=== DESCRIPTION OF THE TASK ===
In the listing below, locate the line containing "Model this object" and the line containing "wasm.setup();". Output both of them and every line between, exactly as written, and nothing more.

=== INPUT MATERIAL ===
□ □ □
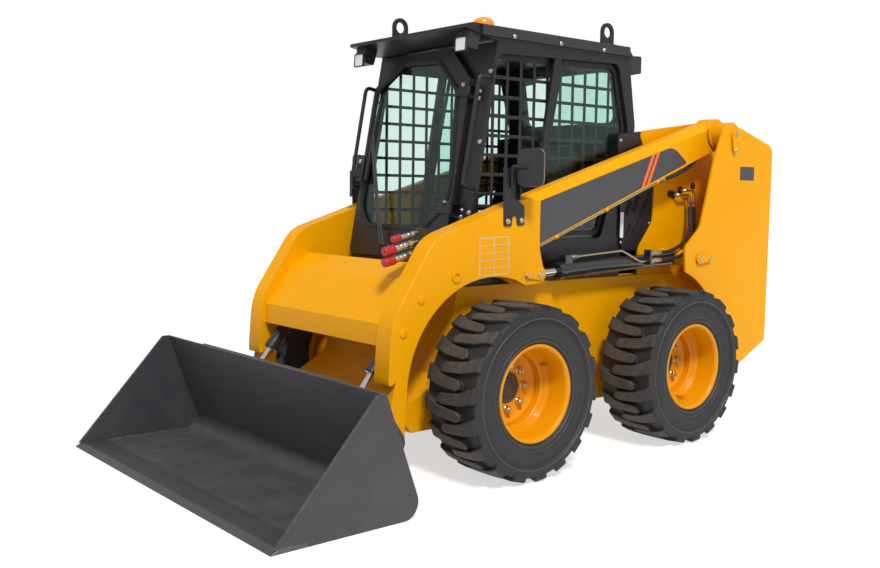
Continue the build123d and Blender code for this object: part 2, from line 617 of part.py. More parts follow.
□ □ □
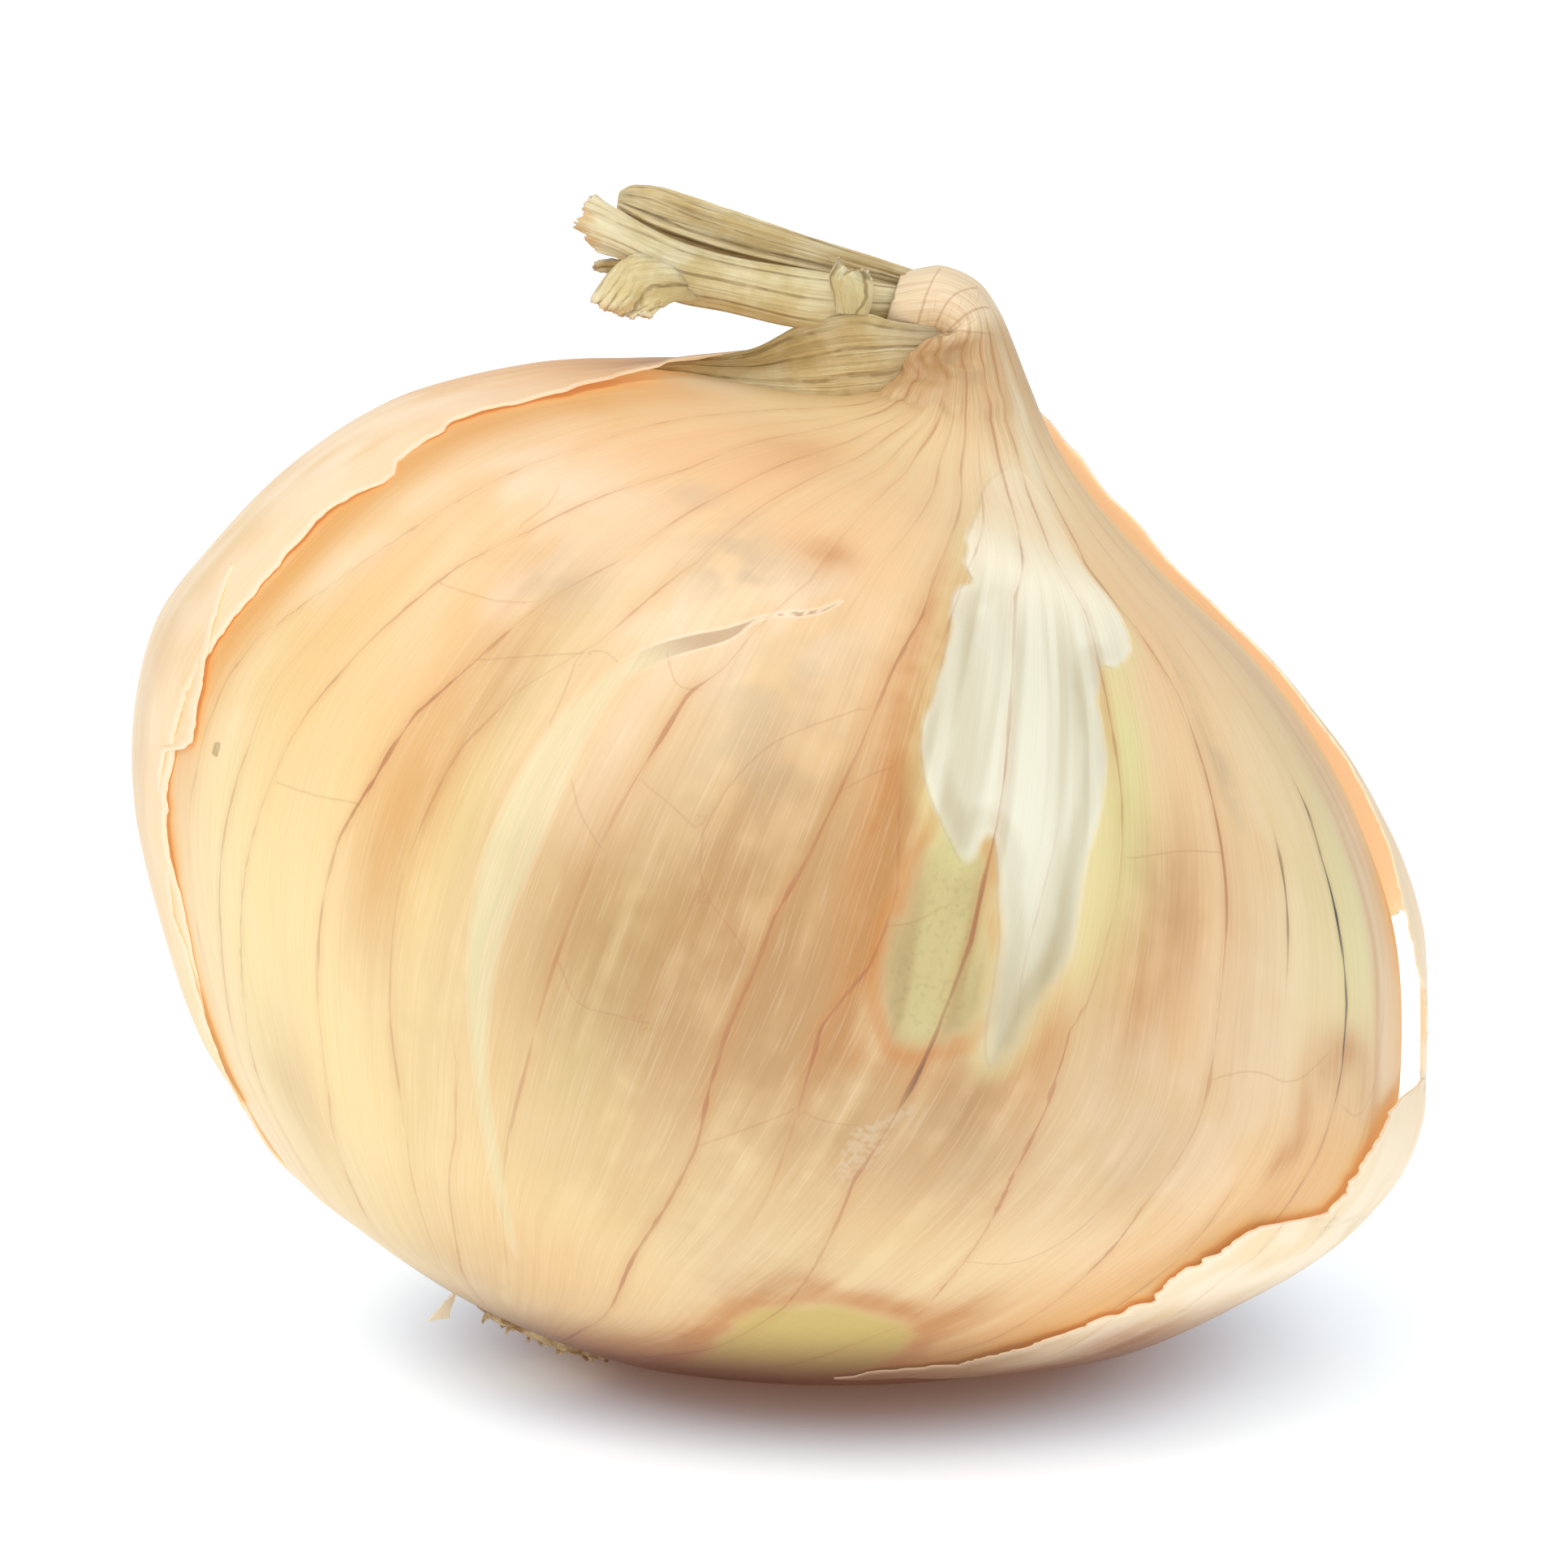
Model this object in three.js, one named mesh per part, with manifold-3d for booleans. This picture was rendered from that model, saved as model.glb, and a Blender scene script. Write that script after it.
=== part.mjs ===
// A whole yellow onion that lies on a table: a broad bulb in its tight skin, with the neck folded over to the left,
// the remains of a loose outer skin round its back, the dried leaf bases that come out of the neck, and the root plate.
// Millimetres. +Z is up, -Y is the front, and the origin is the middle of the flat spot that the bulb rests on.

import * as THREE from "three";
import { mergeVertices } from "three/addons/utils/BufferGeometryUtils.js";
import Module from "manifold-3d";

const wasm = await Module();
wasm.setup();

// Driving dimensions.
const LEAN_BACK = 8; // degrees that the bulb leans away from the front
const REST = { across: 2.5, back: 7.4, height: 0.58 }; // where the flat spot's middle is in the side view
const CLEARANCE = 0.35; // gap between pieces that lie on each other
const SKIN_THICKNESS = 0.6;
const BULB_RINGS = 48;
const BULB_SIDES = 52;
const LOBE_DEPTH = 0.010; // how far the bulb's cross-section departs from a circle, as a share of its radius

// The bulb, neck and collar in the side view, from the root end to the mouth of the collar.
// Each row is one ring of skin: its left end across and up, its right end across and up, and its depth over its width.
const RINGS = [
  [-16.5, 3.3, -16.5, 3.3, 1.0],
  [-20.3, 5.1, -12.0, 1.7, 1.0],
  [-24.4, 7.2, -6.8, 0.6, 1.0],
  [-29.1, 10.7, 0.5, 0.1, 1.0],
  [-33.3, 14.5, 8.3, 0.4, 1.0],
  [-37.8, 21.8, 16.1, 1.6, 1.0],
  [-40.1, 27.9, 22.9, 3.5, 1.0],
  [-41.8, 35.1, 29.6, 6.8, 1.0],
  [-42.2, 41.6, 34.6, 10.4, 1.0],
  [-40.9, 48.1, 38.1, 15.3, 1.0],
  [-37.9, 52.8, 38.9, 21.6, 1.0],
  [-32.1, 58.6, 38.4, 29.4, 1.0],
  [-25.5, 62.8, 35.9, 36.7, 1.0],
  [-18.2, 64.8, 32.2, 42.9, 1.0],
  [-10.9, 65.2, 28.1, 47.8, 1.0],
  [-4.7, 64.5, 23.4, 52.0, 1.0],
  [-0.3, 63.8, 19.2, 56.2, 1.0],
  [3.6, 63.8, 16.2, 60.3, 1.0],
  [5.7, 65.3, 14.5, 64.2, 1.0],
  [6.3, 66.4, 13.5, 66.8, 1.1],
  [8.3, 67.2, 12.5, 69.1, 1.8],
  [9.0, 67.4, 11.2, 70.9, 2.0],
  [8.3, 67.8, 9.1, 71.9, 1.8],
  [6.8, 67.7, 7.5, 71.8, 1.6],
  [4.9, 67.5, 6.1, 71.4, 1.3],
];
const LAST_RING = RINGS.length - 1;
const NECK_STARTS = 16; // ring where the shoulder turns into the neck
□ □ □
=== TASK RESULT ===
Model this object in three.js, one named mesh per part, with manifold-3d for booleans. This picture was rendered from that model, saved as model.glb, and a Blender scene script. Write that script after it.
=== part.mjs ===
// A whole yellow onion that lies on a table: a broad bulb in its tight skin, with the neck folded over to the left,
// the remains of a loose outer skin round its back, the dried leaf bases that come out of the neck, and the root plate.
// Millimetres. +Z is up, -Y is the front, and the origin is the middle of the flat spot that the bulb rests on.

import * as THREE from "three";
import { mergeVertices } from "three/addons/utils/BufferGeometryUtils.js";
import Module from "manifold-3d";

const wasm = await Module();
wasm.setup();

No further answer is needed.